Set task >> Extract every line below, verbatim.

Input records >>
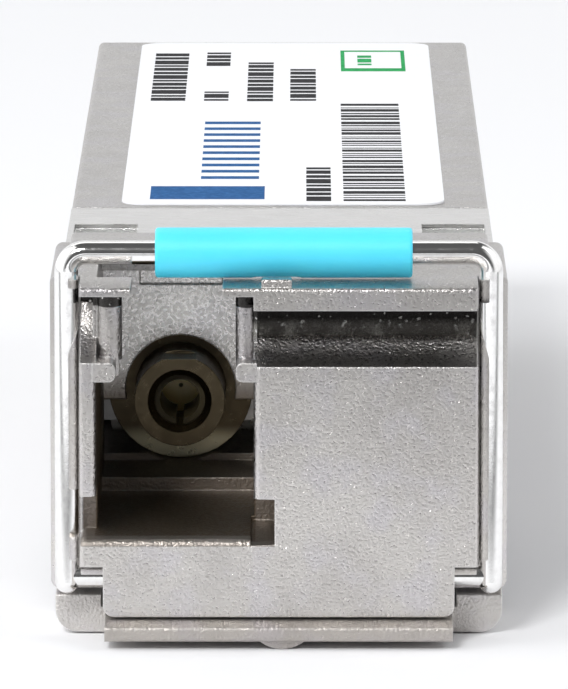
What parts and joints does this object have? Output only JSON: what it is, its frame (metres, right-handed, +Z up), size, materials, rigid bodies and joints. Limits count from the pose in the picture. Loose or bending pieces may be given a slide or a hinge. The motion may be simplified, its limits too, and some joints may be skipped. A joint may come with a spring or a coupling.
{
  "type": "optical transceiver module",
  "caption": "Pluggable single-fibre optical transceiver with an LC port, a die-cast body, a swinging wire bail with grip sleeve and a rocking release lever.",
  "frame": {"origin": "centre plane, in the plane of the stop shoulder that meets the cage, at the underside of the body that enters the cage", "axes": "+X to the right seen from the fibre port, +Y from the port to the card edge, +Z up"},
  "size_m": [0.0142, 0.0571, 0.0127],
  "materials": {
    "cast_nickel": "bright nickel plate over fine-grained zinc die casting",
    "spring_sheet": "nickel-plated spring sheet",
    "wire": "polished bright wire",
    "grip": "soft pale cyan moulding",
    "label": "white film label",
    "barrel": "turned stainless steel",
    "ceramic": "polished zirconia",
    "steel": "plain steel",
    "optics": "machined stainless steel",
    "lens": "clear optical glass",
    "can": "gold-plated header",
    "leads": "gold plate",
    "flex": "amber polyimide film",
    "board": "green solder mask on glass-epoxy laminate",
    "gold": "hard gold plate",
    "chip": "black moulding compound",
    "capacitor": "fired ceramic",
    "inductor": "ferrite",
    "pad": "soft thermal gap filler",
    "gasket": "conductive elastomer"
  },
  "bodies": {
    "module": {"base_housing": "cast_nickel", "top_cover": "cast_nickel", "emi_spring_collar": "spring_sheet", "product_label": "label", "cover_gasket": "gasket", "cover_screws": "steel", "lever_pivot_pin": "steel", "latch_spring": "steel", "receptacle_block": "cast_nickel", "receptacle_barrel": "barrel", "split_sleeve": "ceramic", "fibre_stub": "ceramic", "receptacle_clamp": "steel", "optics_body": "optics", "wavelength_filter": "lens", "ball_lens": "lens", "laser_can": "can", "laser_leads": "leads", "photodiode_can": "can", "photodiode_leads": "leads", "laser_flex": "flex", "photodiode_flex": "flex", "main_board": "board", "contact_pads": "gold", "driver_chip": "chip", "amplifier_chip": "chip", "microcontroller": "chip", "chip_capacitors": "capacitor", "chip_inductors": "inductor", "thermal_pad": "pad"},
    "bail": {"bail_wire": "wire", "bail_grip": "grip"},
    "lever": {"release_lever": "cast_nickel"}
  },
  "joints": [
    {"name": "bail_swing", "type": "hinge", "parent": "module", "child": "bail", "pos_m": [0, -0.0078, -0.0005], "axis": [1, 0, 0], "range_deg": [0, 90]},
    {"name": "lever_rock", "type": "hinge", "parent": "module", "child": "lever", "pos_m": [0, -0.0035, -0.00065], "axis": [1, 0, 0], "range_deg": [0, 5.5], "deforming": ["latch_spring"]}
  ],
  "couplings": [
    {"joint": "lever_rock", "follows": "bail_swing", "ratio": 0.0611}
  ]
}
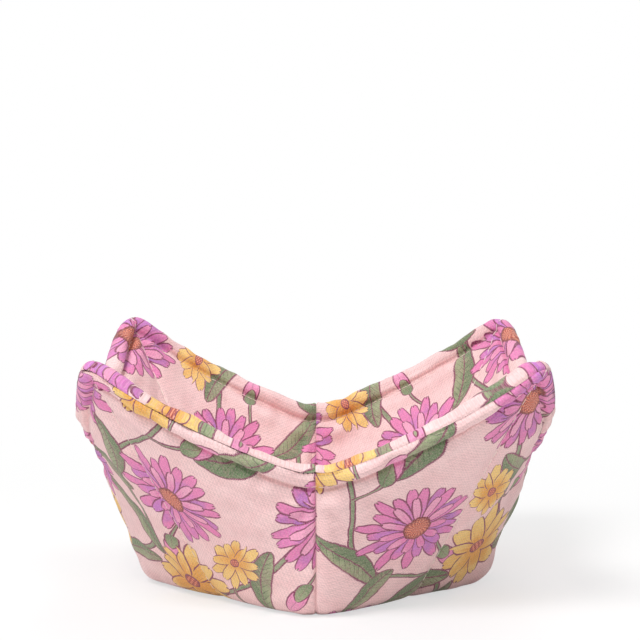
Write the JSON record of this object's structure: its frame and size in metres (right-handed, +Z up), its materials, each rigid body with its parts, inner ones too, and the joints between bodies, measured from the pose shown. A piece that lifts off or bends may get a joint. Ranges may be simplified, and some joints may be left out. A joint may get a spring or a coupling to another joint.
{
  "type": "microwave bowl cozy",
  "caption": "Padded cotton cozy shaped as a bowl with four raised corners; it holds a hot soup bowl and shields the hands and the table",
  "frame": {"origin": "middle of the base, on the surface that the cozy stands on", "axes": "+Z up; a dart seam on each side along X and Y; a corner on each diagonal"},
  "size_m": [0.179, 0.179, 0.0971],
  "materials": {
    "outer_cotton": "printed plain-weave cotton, blush ground with a floral print",
    "lining_cotton": "printed plain-weave cotton, blush ground with a floral print",
    "wadding": "unbleached cotton wadding"
  },
  "bodies": {
    "root": {"outer_cover": "outer_cotton", "outer_batting": "wadding", "inner_batting": "wadding", "lining": "lining_cotton"}
  },
  "joints": []
}
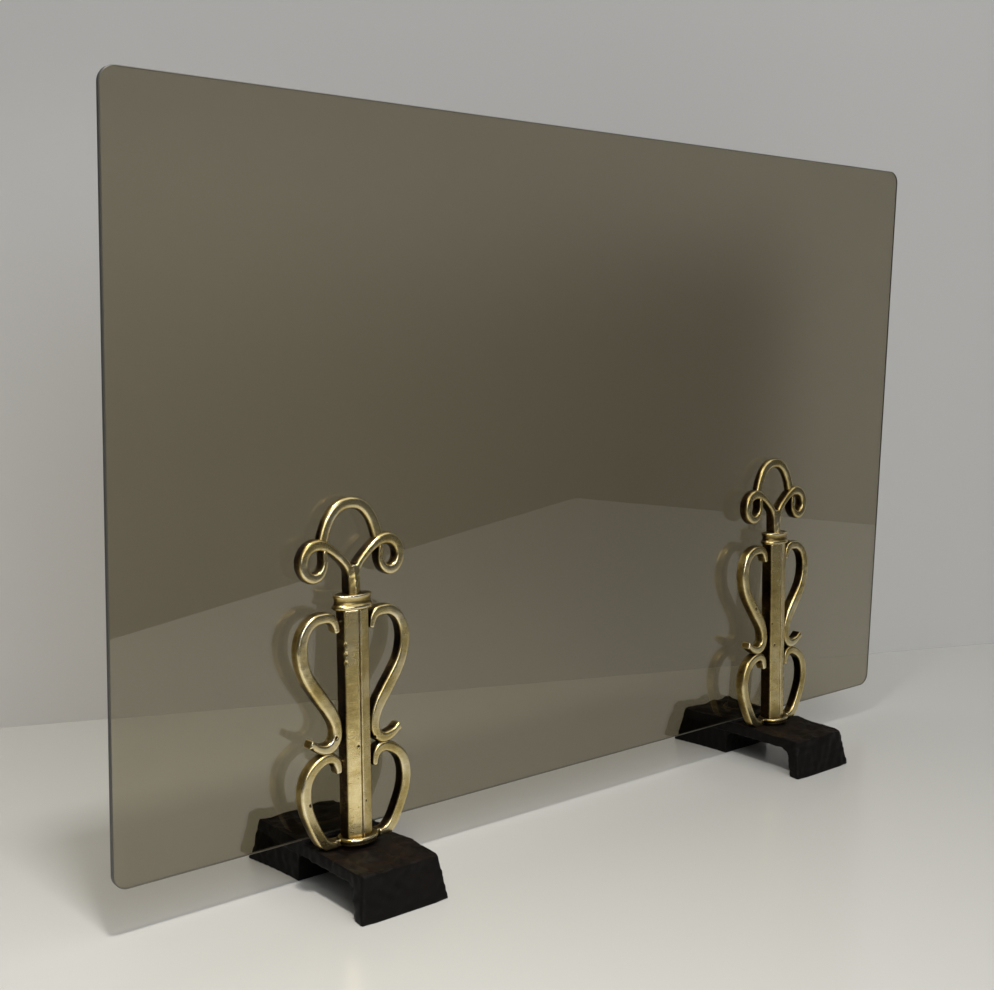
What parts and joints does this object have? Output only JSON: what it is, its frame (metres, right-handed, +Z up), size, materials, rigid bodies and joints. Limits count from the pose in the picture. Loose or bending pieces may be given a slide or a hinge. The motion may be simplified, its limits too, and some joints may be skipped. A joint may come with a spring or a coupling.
{
  "type": "glass fireplace screen",
  "caption": "Free-standing fireplace screen: a smoked glass sheet with rounded corners, held upright by brass scroll andirons on cast-iron bridge feet.",
  "frame": {"origin": "on the floor, in the middle of the whole object's box: half-way along the glass and half-way along the feet from front to back", "axes": "+X along the glass, to the right as seen from the front; +Y away from the viewer, from the brass uprights to the back of the screen; +Z up"},
  "size_m": [0.965, 0.1722, 0.6407],
  "materials": {
    "smoked_glass": "clear toughened glass, bronze-tinted through, polished faces and ground edges",
    "antique_brass": "antique patina, dark in the recesses, worn bright on the edges",
    "cast_iron": "black, hammered top with a brown oxide bloom",
    "steel": "zinc-plated, dulled",
    "rubber": "matt black"
  },
  "bodies": {
    "glass": {"glass_pane": "smoked_glass"},
    "left_andiron": {"left_foot": "cast_iron", "left_post": "antique_brass", "left_collar": "antique_brass", "left_fork": "antique_brass", "left_loop": "antique_brass", "left_upper_outer_scroll": "antique_brass", "left_upper_inner_scroll": "antique_brass", "left_lower_outer_scroll": "antique_brass", "left_lower_inner_scroll": "antique_brass", "left_base_flange": "antique_brass", "left_post_bolt": "steel", "left_bolt_washer": "steel", "left_bumper": "rubber"},
    "left_pad": {"left_glass_pad": "rubber"},
    "right_andiron": {"right_foot": "cast_iron", "right_post": "antique_brass", "right_collar": "antique_brass", "right_fork": "antique_brass", "right_loop": "antique_brass", "right_upper_outer_scroll": "antique_brass", "right_upper_inner_scroll": "antique_brass", "right_lower_outer_scroll": "antique_brass", "right_lower_inner_scroll": "antique_brass", "right_base_flange": "antique_brass", "right_post_bolt": "steel", "right_bolt_washer": "steel", "right_bumper": "rubber"},
    "right_pad": {"right_glass_pad": "rubber"}
  },
  "joints": [
    {"name": "glass_lift", "type": "slide", "parent": "left_andiron", "child": "left_pad", "axis": [0, 0, 1], "range_m": [0, 0.06]},
    {"name": "left_andiron_slide", "type": "slide", "parent": "left_pad", "child": "glass", "axis": [1, 0, 0], "range_m": [-0.15, 0.15]},
    {"name": "right_andiron_slide", "type": "slide", "parent": "glass", "child": "right_pad", "axis": [1, 0, 0], "range_m": [-0.15, 0.15]},
    {"name": "right_andiron_drop", "type": "slide", "parent": "right_pad", "child": "right_andiron", "axis": [0, 0, 1], "range_m": [-0.06, 0]}
  ],
  "couplings": [
    {"joint": "right_andiron_drop", "follows": "glass_lift", "ratio": -1}
  ]
}
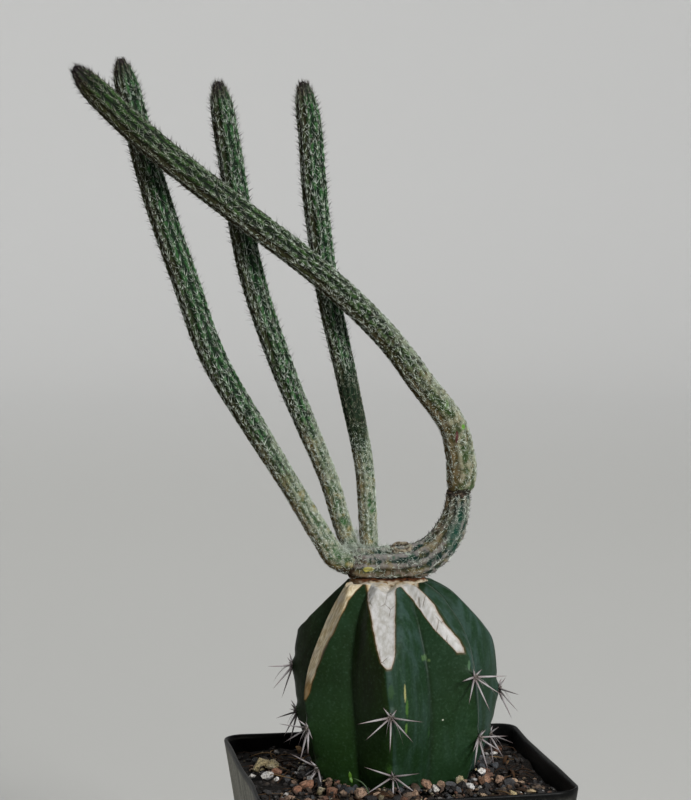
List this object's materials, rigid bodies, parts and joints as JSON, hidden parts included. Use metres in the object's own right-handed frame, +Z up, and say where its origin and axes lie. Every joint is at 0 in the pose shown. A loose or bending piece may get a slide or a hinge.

Solution to the exercise >>
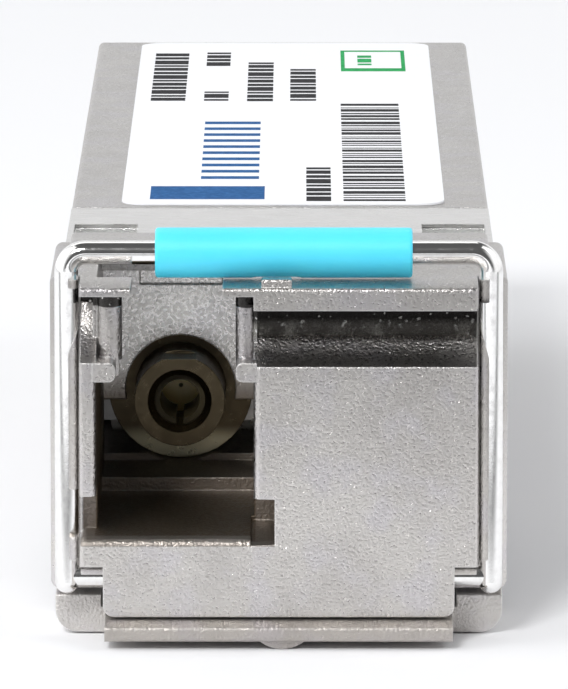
What parts and joints does this object have? Output only JSON: what it is, its frame (metres, right-handed, +Z up), size, materials, rigid bodies and joints. Limits count from the pose in the picture. Loose or bending pieces may be given a slide or a hinge. The motion may be simplified, its limits too, and some joints may be skipped. A joint may come with a spring or a coupling.
{
  "type": "optical transceiver module",
  "caption": "Pluggable single-fibre optical transceiver with an LC port, a die-cast body, a swinging wire bail with grip sleeve and a rocking release lever.",
  "frame": {"origin": "centre plane, in the plane of the stop shoulder that meets the cage, at the underside of the body that enters the cage", "axes": "+X to the right seen from the fibre port, +Y from the port to the card edge, +Z up"},
  "size_m": [0.0142, 0.0571, 0.0127],
  "materials": {
    "cast_nickel": "bright nickel plate over fine-grained zinc die casting",
    "spring_sheet": "nickel-plated spring sheet",
    "wire": "polished bright wire",
    "grip": "soft pale cyan moulding",
    "label": "white film label",
    "barrel": "turned stainless steel",
    "ceramic": "polished zirconia",
    "steel": "plain steel",
    "optics": "machined stainless steel",
    "lens": "clear optical glass",
    "can": "gold-plated header",
    "leads": "gold plate",
    "flex": "amber polyimide film",
    "board": "green solder mask on glass-epoxy laminate",
    "gold": "hard gold plate",
    "chip": "black moulding compound",
    "capacitor": "fired ceramic",
    "inductor": "ferrite",
    "pad": "soft thermal gap filler",
    "gasket": "conductive elastomer"
  },
  "bodies": {
    "module": {"base_housing": "cast_nickel", "top_cover": "cast_nickel", "emi_spring_collar": "spring_sheet", "product_label": "label", "cover_gasket": "gasket", "cover_screws": "steel", "lever_pivot_pin": "steel", "latch_spring": "steel", "receptacle_block": "cast_nickel", "receptacle_barrel": "barrel", "split_sleeve": "ceramic", "fibre_stub": "ceramic", "receptacle_clamp": "steel", "optics_body": "optics", "wavelength_filter": "lens", "ball_lens": "lens", "laser_can": "can", "laser_leads": "leads", "photodiode_can": "can", "photodiode_leads": "leads", "laser_flex": "flex", "photodiode_flex": "flex", "main_board": "board", "contact_pads": "gold", "driver_chip": "chip", "amplifier_chip": "chip", "microcontroller": "chip", "chip_capacitors": "capacitor", "chip_inductors": "inductor", "thermal_pad": "pad"},
    "bail": {"bail_wire": "wire", "bail_grip": "grip"},
    "lever": {"release_lever": "cast_nickel"}
  },
  "joints": [
    {"name": "bail_swing", "type": "hinge", "parent": "module", "child": "bail", "pos_m": [0, -0.0078, -0.0005], "axis": [1, 0, 0], "range_deg": [0, 90]},
    {"name": "lever_rock", "type": "hinge", "parent": "module", "child": "lever", "pos_m": [0, -0.0035, -0.00065], "axis": [1, 0, 0], "range_deg": [0, 5.5], "deforming": ["latch_spring"]}
  ],
  "couplings": [
    {"joint": "lever_rock", "follows": "bail_swing", "ratio": 0.0611}
  ]
}
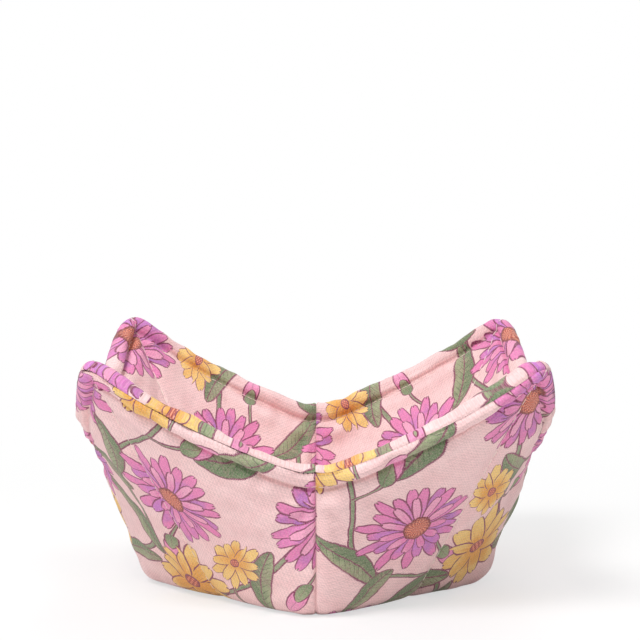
Write the JSON record of this object's structure: its frame and size in metres (right-handed, +Z up), its materials, each rigid body with its parts, inner ones too, and the joints between bodies, measured from the pose shown. A piece that lifts off or bends may get a joint. Ranges may be simplified, and some joints may be left out. A joint may get a spring or a coupling to another joint.
{
  "type": "microwave bowl cozy",
  "caption": "Padded cotton cozy shaped as a bowl with four raised corners; it holds a hot soup bowl and shields the hands and the table",
  "frame": {"origin": "middle of the base, on the surface that the cozy stands on", "axes": "+Z up; a dart seam on each side along X and Y; a corner on each diagonal"},
  "size_m": [0.179, 0.179, 0.0971],
  "materials": {
    "outer_cotton": "printed plain-weave cotton, blush ground with a floral print",
    "lining_cotton": "printed plain-weave cotton, blush ground with a floral print",
    "wadding": "unbleached cotton wadding"
  },
  "bodies": {
    "root": {"outer_cover": "outer_cotton", "outer_batting": "wadding", "inner_batting": "wadding", "lining": "lining_cotton"}
  },
  "joints": []
}
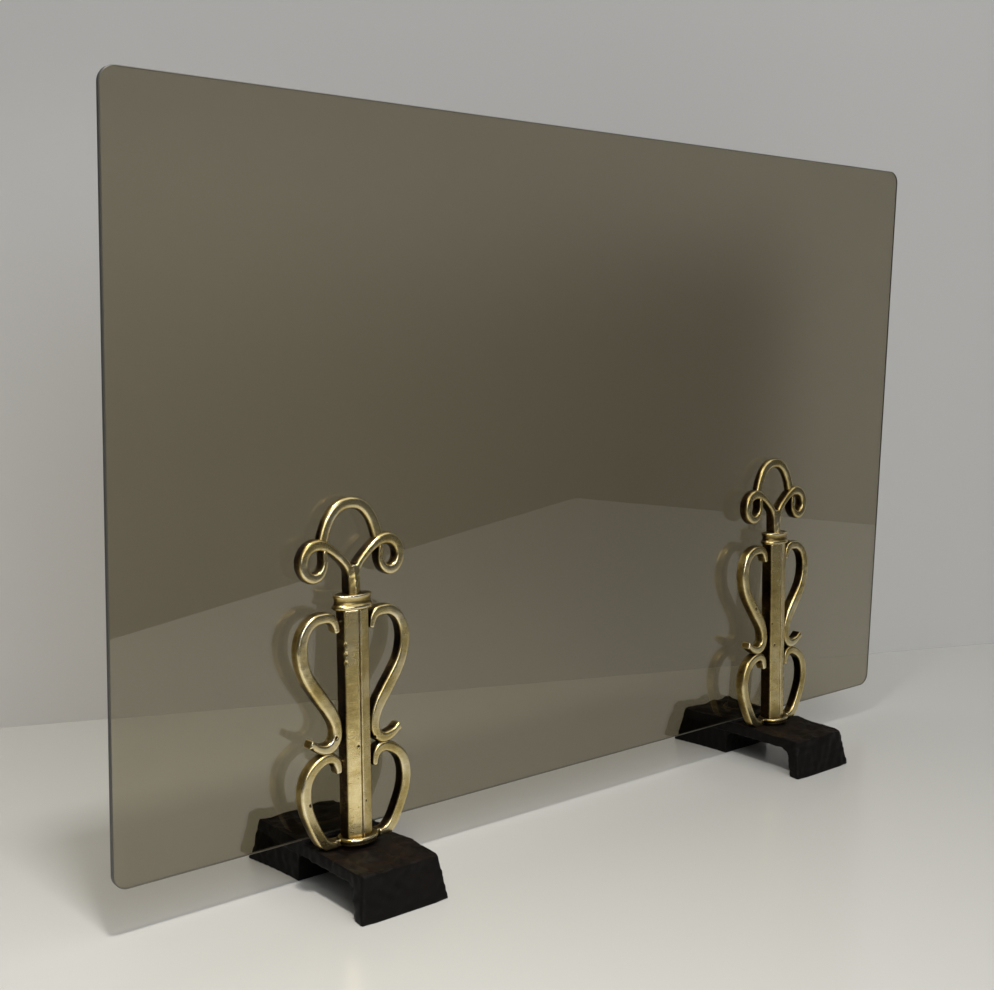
What parts and joints does this object have? Output only JSON: what it is, its frame (metres, right-handed, +Z up), size, materials, rigid bodies and joints. Limits count from the pose in the picture. Loose or bending pieces may be given a slide or a hinge. The motion may be simplified, its limits too, and some joints may be skipped. A joint may come with a spring or a coupling.
{
  "type": "glass fireplace screen",
  "caption": "Free-standing fireplace screen: a smoked glass sheet with rounded corners, held upright by brass scroll andirons on cast-iron bridge feet.",
  "frame": {"origin": "on the floor, in the middle of the whole object's box: half-way along the glass and half-way along the feet from front to back", "axes": "+X along the glass, to the right as seen from the front; +Y away from the viewer, from the brass uprights to the back of the screen; +Z up"},
  "size_m": [0.965, 0.1722, 0.6407],
  "materials": {
    "smoked_glass": "clear toughened glass, bronze-tinted through, polished faces and ground edges",
    "antique_brass": "antique patina, dark in the recesses, worn bright on the edges",
    "cast_iron": "black, hammered top with a brown oxide bloom",
    "steel": "zinc-plated, dulled",
    "rubber": "matt black"
  },
  "bodies": {
    "glass": {"glass_pane": "smoked_glass"},
    "left_andiron": {"left_foot": "cast_iron", "left_post": "antique_brass", "left_collar": "antique_brass", "left_fork": "antique_brass", "left_loop": "antique_brass", "left_upper_outer_scroll": "antique_brass", "left_upper_inner_scroll": "antique_brass", "left_lower_outer_scroll": "antique_brass", "left_lower_inner_scroll": "antique_brass", "left_base_flange": "antique_brass", "left_post_bolt": "steel", "left_bolt_washer": "steel", "left_bumper": "rubber"},
    "left_pad": {"left_glass_pad": "rubber"},
    "right_andiron": {"right_foot": "cast_iron", "right_post": "antique_brass", "right_collar": "antique_brass", "right_fork": "antique_brass", "right_loop": "antique_brass", "right_upper_outer_scroll": "antique_brass", "right_upper_inner_scroll": "antique_brass", "right_lower_outer_scroll": "antique_brass", "right_lower_inner_scroll": "antique_brass", "right_base_flange": "antique_brass", "right_post_bolt": "steel", "right_bolt_washer": "steel", "right_bumper": "rubber"},
    "right_pad": {"right_glass_pad": "rubber"}
  },
  "joints": [
    {"name": "glass_lift", "type": "slide", "parent": "left_andiron", "child": "left_pad", "axis": [0, 0, 1], "range_m": [0, 0.06]},
    {"name": "left_andiron_slide", "type": "slide", "parent": "left_pad", "child": "glass", "axis": [1, 0, 0], "range_m": [-0.15, 0.15]},
    {"name": "right_andiron_slide", "type": "slide", "parent": "glass", "child": "right_pad", "axis": [1, 0, 0], "range_m": [-0.15, 0.15]},
    {"name": "right_andiron_drop", "type": "slide", "parent": "right_pad", "child": "right_andiron", "axis": [0, 0, 1], "range_m": [-0.06, 0]}
  ],
  "couplings": [
    {"joint": "right_andiron_drop", "follows": "glass_lift", "ratio": -1}
  ]
}
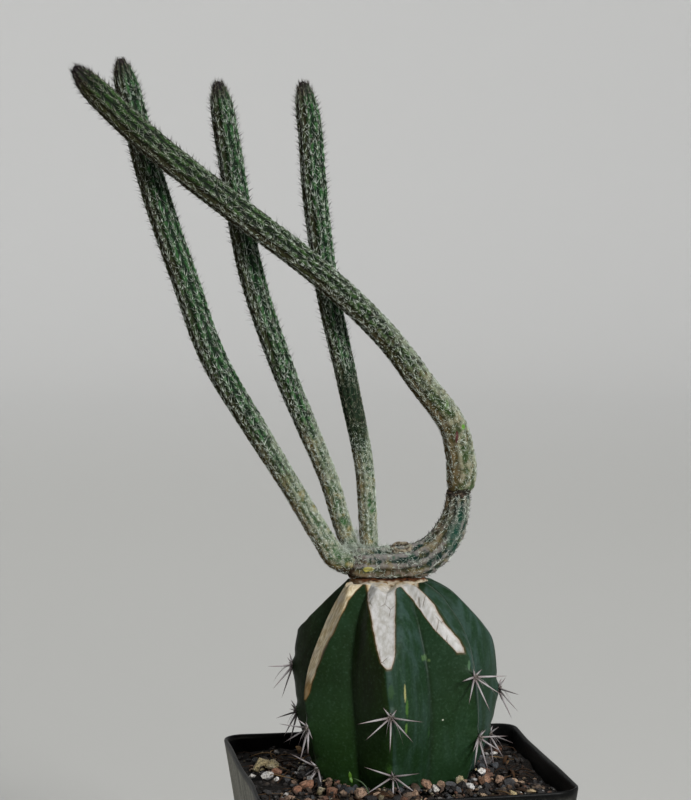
List this object's materials, rigid bodies, parts and joints as JSON, hidden parts included. Use metres in the object's own right-handed frame, +Z up, and say where its origin and axes lie. Every joint is at 0 in the pose shown. A loose or bending piece may get a slide or a hinge.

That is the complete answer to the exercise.